-- START Raw data --

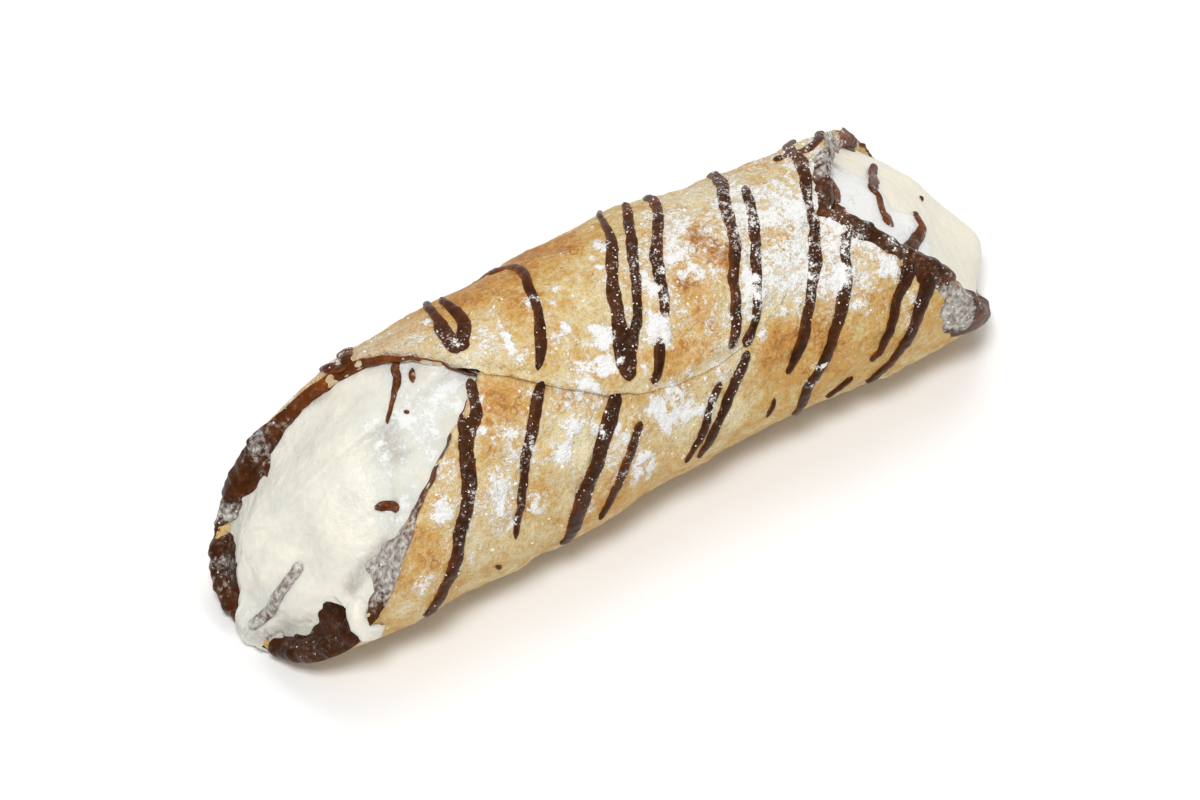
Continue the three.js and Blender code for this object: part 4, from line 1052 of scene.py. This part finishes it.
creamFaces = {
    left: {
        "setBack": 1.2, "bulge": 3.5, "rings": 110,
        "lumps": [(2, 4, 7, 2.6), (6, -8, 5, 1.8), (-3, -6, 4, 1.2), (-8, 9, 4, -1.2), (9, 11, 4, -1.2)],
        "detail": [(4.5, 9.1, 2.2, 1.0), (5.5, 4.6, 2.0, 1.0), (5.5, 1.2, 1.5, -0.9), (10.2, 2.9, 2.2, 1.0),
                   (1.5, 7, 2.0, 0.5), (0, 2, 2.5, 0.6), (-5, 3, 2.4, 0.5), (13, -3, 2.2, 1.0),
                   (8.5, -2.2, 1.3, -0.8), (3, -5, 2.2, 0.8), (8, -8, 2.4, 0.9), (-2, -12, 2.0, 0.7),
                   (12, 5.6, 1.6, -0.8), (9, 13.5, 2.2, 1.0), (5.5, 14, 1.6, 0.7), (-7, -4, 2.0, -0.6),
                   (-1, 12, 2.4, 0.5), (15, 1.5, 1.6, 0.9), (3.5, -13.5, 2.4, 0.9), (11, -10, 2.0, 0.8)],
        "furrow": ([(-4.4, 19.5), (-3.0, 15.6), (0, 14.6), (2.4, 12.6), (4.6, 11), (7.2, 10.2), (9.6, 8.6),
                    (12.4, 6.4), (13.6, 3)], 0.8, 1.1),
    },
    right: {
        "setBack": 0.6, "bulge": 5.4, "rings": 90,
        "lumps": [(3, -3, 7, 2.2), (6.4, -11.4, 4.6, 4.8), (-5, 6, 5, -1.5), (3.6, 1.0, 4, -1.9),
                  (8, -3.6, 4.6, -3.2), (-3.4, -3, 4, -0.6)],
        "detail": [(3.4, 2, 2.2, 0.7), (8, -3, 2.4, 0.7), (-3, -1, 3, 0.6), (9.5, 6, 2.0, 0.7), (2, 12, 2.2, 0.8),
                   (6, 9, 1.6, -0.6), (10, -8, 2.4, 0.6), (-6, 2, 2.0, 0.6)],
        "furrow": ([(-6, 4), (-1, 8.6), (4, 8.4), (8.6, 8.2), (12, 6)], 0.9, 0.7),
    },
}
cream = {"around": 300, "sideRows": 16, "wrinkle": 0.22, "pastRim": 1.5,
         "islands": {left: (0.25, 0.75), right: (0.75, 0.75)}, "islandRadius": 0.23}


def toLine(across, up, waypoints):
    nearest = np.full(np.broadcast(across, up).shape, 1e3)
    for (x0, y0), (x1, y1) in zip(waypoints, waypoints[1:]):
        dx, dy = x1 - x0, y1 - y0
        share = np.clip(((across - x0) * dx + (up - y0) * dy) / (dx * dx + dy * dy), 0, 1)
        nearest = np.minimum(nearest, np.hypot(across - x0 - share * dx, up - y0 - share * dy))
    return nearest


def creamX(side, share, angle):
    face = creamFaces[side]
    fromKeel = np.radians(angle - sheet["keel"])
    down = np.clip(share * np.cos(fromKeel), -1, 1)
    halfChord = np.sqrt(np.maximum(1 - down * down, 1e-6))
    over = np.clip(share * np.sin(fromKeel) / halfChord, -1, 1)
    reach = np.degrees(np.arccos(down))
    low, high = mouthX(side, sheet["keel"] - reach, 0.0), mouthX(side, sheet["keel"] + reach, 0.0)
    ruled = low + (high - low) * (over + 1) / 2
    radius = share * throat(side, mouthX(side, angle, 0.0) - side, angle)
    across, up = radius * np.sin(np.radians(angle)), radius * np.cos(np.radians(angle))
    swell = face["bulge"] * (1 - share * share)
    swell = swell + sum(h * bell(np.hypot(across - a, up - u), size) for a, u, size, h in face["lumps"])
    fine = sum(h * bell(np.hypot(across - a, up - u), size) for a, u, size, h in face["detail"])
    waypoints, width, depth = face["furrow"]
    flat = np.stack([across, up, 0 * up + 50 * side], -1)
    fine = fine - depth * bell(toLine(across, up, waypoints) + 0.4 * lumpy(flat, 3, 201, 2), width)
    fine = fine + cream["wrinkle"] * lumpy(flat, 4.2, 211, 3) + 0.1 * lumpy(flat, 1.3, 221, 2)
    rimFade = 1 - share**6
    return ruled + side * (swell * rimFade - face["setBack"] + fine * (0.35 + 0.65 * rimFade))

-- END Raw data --

### Your instructions
Each line above must be printed exactly as it appears.

### Task solution
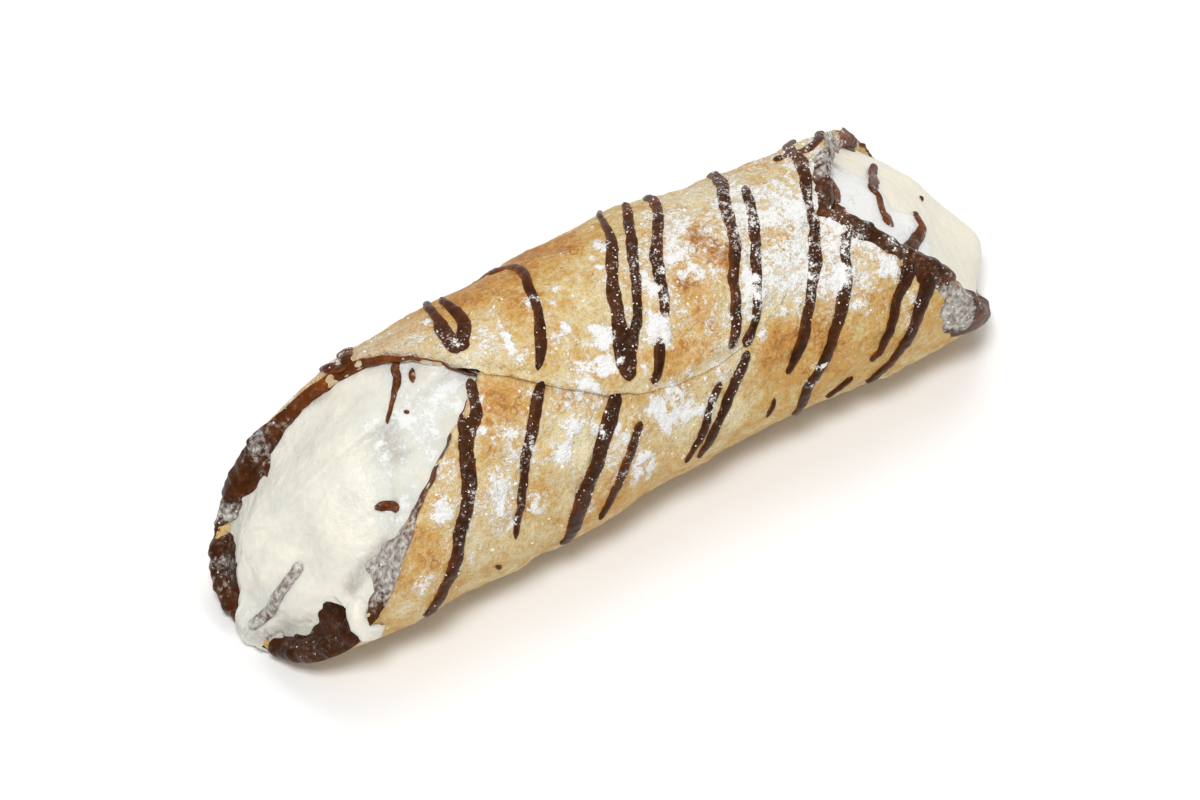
Continue the three.js and Blender code for this object: part 4, from line 1052 of scene.py. This part finishes it.
creamFaces = {
    left: {
        "setBack": 1.2, "bulge": 3.5, "rings": 110,
        "lumps": [(2, 4, 7, 2.6), (6, -8, 5, 1.8), (-3, -6, 4, 1.2), (-8, 9, 4, -1.2), (9, 11, 4, -1.2)],
        "detail": [(4.5, 9.1, 2.2, 1.0), (5.5, 4.6, 2.0, 1.0), (5.5, 1.2, 1.5, -0.9), (10.2, 2.9, 2.2, 1.0),
                   (1.5, 7, 2.0, 0.5), (0, 2, 2.5, 0.6), (-5, 3, 2.4, 0.5), (13, -3, 2.2, 1.0),
                   (8.5, -2.2, 1.3, -0.8), (3, -5, 2.2, 0.8), (8, -8, 2.4, 0.9), (-2, -12, 2.0, 0.7),
                   (12, 5.6, 1.6, -0.8), (9, 13.5, 2.2, 1.0), (5.5, 14, 1.6, 0.7), (-7, -4, 2.0, -0.6),
                   (-1, 12, 2.4, 0.5), (15, 1.5, 1.6, 0.9), (3.5, -13.5, 2.4, 0.9), (11, -10, 2.0, 0.8)],
        "furrow": ([(-4.4, 19.5), (-3.0, 15.6), (0, 14.6), (2.4, 12.6), (4.6, 11), (7.2, 10.2), (9.6, 8.6),
                    (12.4, 6.4), (13.6, 3)], 0.8, 1.1),
    },
    right: {
        "setBack": 0.6, "bulge": 5.4, "rings": 90,
        "lumps": [(3, -3, 7, 2.2), (6.4, -11.4, 4.6, 4.8), (-5, 6, 5, -1.5), (3.6, 1.0, 4, -1.9),
                  (8, -3.6, 4.6, -3.2), (-3.4, -3, 4, -0.6)],
        "detail": [(3.4, 2, 2.2, 0.7), (8, -3, 2.4, 0.7), (-3, -1, 3, 0.6), (9.5, 6, 2.0, 0.7), (2, 12, 2.2, 0.8),
                   (6, 9, 1.6, -0.6), (10, -8, 2.4, 0.6), (-6, 2, 2.0, 0.6)],
        "furrow": ([(-6, 4), (-1, 8.6), (4, 8.4), (8.6, 8.2), (12, 6)], 0.9, 0.7),
    },
}
cream = {"around": 300, "sideRows": 16, "wrinkle": 0.22, "pastRim": 1.5,
         "islands": {left: (0.25, 0.75), right: (0.75, 0.75)}, "islandRadius": 0.23}


def toLine(across, up, waypoints):
    nearest = np.full(np.broadcast(across, up).shape, 1e3)
    for (x0, y0), (x1, y1) in zip(waypoints, waypoints[1:]):
        dx, dy = x1 - x0, y1 - y0
        share = np.clip(((across - x0) * dx + (up - y0) * dy) / (dx * dx + dy * dy), 0, 1)
        nearest = np.minimum(nearest, np.hypot(across - x0 - share * dx, up - y0 - share * dy))
    return nearest


def creamX(side, share, angle):
    face = creamFaces[side]
    fromKeel = np.radians(angle - sheet["keel"])
    down = np.clip(share * np.cos(fromKeel), -1, 1)
    halfChord = np.sqrt(np.maximum(1 - down * down, 1e-6))
    over = np.clip(share * np.sin(fromKeel) / halfChord, -1, 1)
    reach = np.degrees(np.arccos(down))
    low, high = mouthX(side, sheet["keel"] - reach, 0.0), mouthX(side, sheet["keel"] + reach, 0.0)
    ruled = low + (high - low) * (over + 1) / 2
    radius = share * throat(side, mouthX(side, angle, 0.0) - side, angle)
    across, up = radius * np.sin(np.radians(angle)), radius * np.cos(np.radians(angle))
    swell = face["bulge"] * (1 - share * share)
    swell = swell + sum(h * bell(np.hypot(across - a, up - u), size) for a, u, size, h in face["lumps"])
    fine = sum(h * bell(np.hypot(across - a, up - u), size) for a, u, size, h in face["detail"])
    waypoints, width, depth = face["furrow"]
    flat = np.stack([across, up, 0 * up + 50 * side], -1)
    fine = fine - depth * bell(toLine(across, up, waypoints) + 0.4 * lumpy(flat, 3, 201, 2), width)
    fine = fine + cream["wrinkle"] * lumpy(flat, 4.2, 211, 3) + 0.1 * lumpy(flat, 1.3, 221, 2)
    rimFade = 1 - share**6
    return ruled + side * (swell * rimFade - face["setBack"] + fine * (0.35 + 0.65 * rimFade))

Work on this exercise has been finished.